WHAT YOU HAVE TO DO: Keep to the lines between the one holding "Write part 2" and the one holding "zip(*points))), Vector(map(max, zip(*points)))", inclusive, and write them out exactly.

** Start DATASET EXCERPTS **

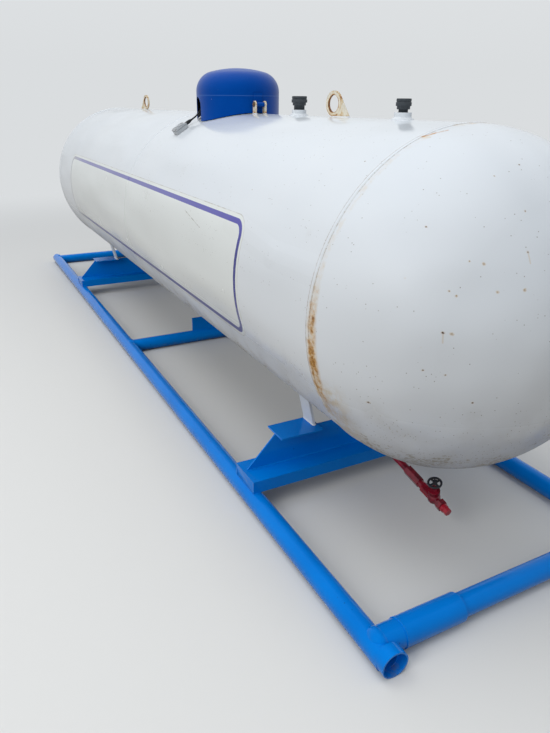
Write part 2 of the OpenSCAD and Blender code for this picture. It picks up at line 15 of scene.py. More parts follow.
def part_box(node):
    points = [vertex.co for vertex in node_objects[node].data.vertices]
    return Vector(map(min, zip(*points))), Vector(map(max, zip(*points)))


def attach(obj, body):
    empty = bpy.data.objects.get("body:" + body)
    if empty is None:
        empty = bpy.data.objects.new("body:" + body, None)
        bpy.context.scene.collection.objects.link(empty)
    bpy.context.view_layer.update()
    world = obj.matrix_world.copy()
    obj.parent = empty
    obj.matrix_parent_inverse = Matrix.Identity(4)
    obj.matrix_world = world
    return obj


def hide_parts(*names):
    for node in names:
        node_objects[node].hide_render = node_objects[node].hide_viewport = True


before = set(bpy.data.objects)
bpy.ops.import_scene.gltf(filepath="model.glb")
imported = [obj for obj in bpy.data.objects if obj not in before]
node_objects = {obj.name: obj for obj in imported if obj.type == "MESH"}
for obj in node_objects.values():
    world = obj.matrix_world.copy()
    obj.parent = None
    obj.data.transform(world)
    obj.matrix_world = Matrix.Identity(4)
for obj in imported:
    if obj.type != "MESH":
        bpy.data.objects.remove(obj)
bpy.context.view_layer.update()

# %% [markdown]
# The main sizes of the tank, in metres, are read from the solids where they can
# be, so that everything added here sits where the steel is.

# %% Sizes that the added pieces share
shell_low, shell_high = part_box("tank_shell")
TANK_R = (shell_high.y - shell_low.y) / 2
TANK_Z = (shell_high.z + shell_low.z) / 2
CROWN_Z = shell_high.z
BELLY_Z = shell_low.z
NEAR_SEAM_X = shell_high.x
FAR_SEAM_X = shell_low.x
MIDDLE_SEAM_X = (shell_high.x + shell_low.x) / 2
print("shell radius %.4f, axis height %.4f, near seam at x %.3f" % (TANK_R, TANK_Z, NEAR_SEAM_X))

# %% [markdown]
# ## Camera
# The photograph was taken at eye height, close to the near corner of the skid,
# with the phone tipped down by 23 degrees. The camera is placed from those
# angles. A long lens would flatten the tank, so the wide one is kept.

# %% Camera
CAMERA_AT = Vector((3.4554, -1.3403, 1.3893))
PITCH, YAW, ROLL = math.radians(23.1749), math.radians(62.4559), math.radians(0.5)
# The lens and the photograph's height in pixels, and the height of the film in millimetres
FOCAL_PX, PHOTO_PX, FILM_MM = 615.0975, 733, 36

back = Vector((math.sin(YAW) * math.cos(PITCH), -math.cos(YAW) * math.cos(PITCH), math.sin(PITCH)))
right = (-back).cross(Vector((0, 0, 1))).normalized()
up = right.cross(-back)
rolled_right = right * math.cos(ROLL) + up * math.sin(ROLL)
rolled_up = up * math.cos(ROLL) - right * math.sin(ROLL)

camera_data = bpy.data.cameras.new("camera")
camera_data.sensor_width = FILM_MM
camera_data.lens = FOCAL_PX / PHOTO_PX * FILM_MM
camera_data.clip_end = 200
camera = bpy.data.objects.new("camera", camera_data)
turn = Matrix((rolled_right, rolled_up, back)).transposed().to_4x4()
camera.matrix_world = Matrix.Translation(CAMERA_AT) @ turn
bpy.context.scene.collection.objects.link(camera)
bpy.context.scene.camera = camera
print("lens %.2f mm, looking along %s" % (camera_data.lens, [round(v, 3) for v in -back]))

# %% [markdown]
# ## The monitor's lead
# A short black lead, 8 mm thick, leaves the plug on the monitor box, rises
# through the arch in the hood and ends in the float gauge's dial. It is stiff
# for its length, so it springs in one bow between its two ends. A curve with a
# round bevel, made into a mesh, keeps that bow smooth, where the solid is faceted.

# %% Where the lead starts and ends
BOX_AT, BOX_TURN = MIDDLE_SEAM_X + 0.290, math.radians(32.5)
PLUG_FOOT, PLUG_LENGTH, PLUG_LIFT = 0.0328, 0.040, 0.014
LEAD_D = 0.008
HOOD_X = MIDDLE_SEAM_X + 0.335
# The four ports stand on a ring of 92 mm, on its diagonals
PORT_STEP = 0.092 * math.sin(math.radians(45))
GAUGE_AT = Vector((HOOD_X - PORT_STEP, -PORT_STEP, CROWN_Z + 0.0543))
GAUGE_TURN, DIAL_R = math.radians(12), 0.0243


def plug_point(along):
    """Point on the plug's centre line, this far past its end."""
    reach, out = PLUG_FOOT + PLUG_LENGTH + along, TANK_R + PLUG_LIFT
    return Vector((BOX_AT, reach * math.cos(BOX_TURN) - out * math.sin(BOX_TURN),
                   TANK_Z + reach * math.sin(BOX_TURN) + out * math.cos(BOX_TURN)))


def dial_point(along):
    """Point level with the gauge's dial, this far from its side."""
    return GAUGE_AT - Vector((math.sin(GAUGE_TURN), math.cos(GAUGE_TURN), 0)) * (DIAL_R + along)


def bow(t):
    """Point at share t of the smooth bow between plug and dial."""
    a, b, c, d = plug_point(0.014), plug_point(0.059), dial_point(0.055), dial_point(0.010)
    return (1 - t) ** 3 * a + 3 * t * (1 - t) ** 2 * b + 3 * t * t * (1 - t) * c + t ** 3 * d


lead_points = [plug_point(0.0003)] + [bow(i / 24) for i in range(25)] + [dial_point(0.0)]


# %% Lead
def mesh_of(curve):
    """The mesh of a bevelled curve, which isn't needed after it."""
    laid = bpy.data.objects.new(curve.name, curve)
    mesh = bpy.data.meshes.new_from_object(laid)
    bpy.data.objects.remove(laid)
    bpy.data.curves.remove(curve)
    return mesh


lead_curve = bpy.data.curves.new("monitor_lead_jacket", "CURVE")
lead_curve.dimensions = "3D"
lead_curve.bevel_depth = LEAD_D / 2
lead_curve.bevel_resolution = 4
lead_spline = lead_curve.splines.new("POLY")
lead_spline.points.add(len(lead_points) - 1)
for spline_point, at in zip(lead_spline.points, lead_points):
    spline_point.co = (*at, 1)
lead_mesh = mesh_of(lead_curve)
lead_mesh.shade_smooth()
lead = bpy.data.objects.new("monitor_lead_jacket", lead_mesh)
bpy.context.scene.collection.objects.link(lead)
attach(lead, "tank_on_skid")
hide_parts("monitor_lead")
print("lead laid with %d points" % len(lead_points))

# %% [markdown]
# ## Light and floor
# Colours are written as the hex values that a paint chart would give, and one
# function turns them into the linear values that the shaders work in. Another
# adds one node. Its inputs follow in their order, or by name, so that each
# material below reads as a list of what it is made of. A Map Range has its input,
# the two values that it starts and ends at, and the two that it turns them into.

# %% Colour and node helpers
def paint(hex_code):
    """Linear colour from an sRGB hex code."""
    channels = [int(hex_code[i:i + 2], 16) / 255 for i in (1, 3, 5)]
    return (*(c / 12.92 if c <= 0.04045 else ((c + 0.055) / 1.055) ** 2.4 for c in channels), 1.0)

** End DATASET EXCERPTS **
** Start DATASET EXCERPTS **

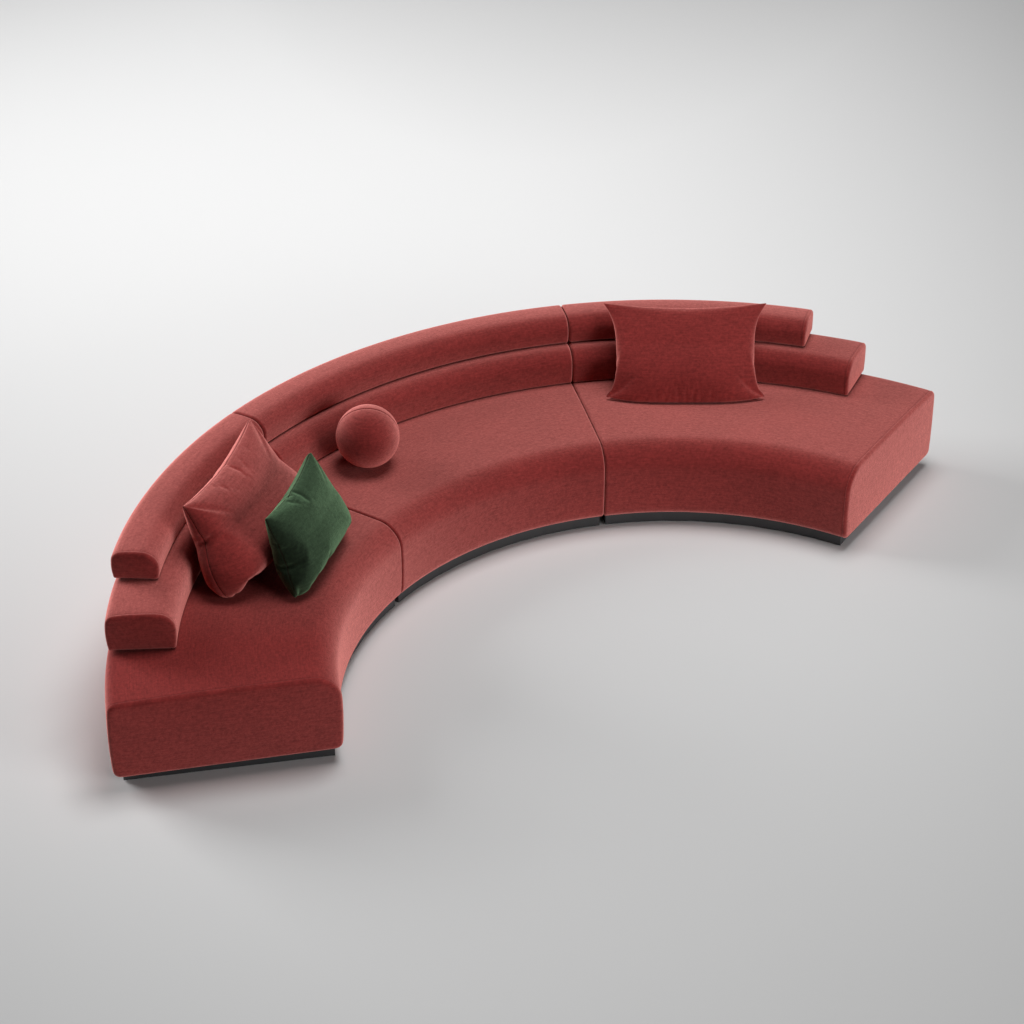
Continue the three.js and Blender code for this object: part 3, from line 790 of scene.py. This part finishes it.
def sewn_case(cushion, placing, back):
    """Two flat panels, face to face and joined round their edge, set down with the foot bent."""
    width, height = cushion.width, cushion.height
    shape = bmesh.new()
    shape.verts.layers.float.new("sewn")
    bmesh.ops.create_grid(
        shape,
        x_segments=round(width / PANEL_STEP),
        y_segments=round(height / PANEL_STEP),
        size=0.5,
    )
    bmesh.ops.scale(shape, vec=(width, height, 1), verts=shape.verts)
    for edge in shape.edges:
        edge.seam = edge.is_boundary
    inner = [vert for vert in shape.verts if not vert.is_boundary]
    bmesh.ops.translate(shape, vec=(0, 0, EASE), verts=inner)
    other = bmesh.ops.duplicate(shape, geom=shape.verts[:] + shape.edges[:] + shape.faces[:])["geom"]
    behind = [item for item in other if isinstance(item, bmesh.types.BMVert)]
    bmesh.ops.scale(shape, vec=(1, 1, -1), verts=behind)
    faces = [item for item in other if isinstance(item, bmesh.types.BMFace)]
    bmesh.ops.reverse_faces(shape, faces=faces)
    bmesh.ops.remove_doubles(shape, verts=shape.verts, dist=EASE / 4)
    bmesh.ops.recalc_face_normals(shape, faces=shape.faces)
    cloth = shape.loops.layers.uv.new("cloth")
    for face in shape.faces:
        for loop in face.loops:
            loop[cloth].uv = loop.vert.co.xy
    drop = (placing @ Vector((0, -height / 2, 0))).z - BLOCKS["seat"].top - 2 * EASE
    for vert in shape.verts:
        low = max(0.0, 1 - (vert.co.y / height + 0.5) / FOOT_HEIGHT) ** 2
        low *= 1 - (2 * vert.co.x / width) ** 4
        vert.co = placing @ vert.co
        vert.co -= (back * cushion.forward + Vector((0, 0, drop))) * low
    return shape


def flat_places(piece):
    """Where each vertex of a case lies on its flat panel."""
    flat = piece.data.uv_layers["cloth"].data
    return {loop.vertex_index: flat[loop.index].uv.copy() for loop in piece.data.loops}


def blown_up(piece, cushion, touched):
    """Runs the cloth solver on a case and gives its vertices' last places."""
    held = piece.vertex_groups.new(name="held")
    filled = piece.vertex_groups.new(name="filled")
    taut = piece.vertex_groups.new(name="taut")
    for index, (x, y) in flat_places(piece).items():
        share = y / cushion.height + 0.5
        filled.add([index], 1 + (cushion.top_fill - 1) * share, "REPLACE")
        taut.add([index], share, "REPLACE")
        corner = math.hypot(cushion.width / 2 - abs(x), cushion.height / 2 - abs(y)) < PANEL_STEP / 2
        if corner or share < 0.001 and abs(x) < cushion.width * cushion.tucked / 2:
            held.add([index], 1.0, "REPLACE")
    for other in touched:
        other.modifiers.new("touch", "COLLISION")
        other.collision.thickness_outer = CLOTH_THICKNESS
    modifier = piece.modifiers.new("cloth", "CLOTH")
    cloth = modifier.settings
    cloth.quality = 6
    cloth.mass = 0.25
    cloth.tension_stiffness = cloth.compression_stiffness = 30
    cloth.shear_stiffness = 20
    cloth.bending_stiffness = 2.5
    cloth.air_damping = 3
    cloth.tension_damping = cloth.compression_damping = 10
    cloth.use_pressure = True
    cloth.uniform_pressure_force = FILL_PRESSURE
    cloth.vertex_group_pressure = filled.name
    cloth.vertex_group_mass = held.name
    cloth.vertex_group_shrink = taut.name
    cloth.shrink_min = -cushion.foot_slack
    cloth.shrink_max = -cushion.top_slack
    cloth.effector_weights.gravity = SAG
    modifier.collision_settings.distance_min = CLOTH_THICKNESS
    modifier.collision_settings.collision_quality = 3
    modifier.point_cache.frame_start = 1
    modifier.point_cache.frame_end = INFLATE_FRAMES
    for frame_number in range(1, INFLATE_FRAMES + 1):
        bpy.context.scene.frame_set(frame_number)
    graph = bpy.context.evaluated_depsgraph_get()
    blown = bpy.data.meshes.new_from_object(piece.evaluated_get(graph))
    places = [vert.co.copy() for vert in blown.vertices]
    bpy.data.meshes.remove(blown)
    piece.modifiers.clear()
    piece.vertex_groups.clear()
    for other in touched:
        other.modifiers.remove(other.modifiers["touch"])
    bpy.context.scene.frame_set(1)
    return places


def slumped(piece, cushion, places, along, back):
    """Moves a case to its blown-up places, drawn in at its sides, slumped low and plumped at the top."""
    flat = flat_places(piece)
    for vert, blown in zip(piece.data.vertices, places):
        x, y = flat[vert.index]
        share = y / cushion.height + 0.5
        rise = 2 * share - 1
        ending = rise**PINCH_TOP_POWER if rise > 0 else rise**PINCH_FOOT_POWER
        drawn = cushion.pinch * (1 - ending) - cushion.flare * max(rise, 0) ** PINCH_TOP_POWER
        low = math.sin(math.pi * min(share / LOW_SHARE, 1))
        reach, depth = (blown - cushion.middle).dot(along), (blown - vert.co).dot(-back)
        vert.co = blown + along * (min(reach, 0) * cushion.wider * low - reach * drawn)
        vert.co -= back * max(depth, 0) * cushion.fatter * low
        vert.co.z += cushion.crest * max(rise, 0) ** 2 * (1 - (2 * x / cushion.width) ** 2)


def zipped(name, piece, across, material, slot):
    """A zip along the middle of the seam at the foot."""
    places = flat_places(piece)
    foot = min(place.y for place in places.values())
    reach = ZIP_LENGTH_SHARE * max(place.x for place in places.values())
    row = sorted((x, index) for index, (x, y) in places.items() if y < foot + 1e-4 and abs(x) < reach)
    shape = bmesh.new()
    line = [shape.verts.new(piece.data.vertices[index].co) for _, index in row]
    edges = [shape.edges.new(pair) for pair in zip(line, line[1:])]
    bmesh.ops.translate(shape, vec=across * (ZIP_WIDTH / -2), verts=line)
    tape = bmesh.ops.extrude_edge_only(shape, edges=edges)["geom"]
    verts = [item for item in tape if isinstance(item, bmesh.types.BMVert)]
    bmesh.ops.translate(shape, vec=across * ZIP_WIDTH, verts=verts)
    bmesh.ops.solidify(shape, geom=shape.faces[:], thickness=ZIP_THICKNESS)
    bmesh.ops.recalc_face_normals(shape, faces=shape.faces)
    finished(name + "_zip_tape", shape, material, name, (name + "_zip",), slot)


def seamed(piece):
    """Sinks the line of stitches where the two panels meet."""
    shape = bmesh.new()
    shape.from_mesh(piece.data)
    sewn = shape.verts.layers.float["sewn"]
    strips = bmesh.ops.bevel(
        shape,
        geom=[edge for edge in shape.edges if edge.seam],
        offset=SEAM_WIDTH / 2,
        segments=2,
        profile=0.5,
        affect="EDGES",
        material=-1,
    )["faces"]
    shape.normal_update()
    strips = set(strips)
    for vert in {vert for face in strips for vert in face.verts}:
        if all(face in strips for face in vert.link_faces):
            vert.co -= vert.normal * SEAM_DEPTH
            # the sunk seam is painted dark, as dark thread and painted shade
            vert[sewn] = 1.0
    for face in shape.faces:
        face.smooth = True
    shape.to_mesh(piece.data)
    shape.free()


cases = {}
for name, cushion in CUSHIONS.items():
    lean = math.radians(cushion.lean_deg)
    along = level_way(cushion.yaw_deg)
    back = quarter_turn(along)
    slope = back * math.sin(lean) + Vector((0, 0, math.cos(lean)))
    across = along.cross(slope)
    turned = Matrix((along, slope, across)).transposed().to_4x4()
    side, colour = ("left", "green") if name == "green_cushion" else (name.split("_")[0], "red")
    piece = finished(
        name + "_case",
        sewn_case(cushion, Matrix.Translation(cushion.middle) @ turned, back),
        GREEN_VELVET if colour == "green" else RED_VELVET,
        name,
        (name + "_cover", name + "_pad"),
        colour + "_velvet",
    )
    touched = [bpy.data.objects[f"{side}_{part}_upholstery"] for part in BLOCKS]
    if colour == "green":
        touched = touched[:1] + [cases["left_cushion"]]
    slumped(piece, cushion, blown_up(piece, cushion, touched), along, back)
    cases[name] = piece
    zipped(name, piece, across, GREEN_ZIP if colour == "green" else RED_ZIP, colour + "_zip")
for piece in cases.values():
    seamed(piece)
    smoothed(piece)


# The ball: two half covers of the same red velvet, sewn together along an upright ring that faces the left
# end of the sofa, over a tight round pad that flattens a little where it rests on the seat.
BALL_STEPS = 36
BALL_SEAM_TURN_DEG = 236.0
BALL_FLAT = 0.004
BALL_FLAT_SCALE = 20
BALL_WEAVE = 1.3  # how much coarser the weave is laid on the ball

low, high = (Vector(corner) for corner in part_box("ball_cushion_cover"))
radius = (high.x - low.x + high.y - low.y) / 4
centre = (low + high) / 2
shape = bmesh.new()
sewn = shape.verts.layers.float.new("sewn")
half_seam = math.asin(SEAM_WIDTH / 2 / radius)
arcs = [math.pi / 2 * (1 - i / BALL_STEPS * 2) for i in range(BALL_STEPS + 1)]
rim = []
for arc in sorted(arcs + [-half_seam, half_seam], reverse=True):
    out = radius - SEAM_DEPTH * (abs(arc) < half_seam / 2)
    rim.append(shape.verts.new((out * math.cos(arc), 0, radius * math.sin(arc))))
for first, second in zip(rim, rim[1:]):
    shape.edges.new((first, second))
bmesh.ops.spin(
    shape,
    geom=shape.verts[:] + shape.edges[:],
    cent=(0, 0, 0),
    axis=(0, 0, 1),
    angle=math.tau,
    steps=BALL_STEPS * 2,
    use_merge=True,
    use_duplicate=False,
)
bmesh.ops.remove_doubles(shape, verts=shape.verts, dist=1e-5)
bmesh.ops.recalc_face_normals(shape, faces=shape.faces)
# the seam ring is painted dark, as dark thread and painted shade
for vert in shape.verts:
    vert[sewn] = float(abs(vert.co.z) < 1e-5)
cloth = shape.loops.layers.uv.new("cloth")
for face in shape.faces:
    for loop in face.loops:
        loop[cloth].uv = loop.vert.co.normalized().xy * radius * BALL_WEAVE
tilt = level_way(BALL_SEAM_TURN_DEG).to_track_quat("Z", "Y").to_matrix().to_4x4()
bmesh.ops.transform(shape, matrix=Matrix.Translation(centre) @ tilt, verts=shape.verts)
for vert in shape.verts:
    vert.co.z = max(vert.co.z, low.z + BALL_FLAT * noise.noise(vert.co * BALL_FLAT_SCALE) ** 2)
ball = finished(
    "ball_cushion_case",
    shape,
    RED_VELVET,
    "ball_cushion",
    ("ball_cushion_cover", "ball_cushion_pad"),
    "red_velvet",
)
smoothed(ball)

** End DATASET EXCERPTS **
** Start DATASET EXCERPTS **

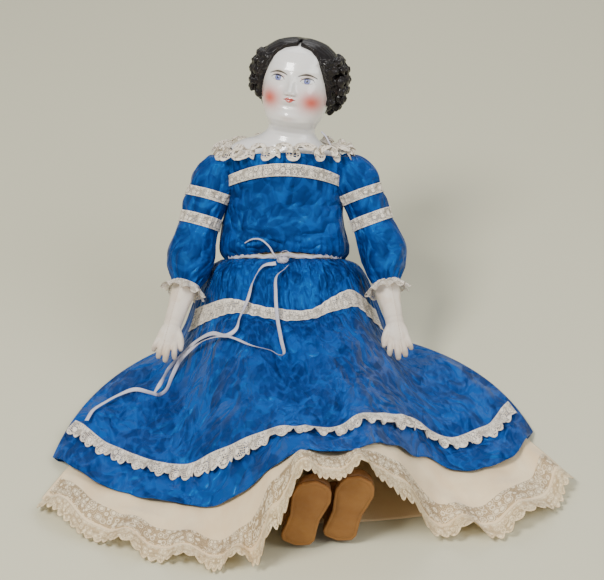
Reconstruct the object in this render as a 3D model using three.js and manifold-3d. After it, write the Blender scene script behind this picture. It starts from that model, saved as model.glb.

** End DATASET EXCERPTS **

RESULT:
Write part 2 of the OpenSCAD and Blender code for this picture. It picks up at line 15 of scene.py. More parts follow.
def part_box(node):
    points = [vertex.co for vertex in node_objects[node].data.vertices]
    return Vector(map(min, zip(*points))), Vector(map(max, zip(*points)))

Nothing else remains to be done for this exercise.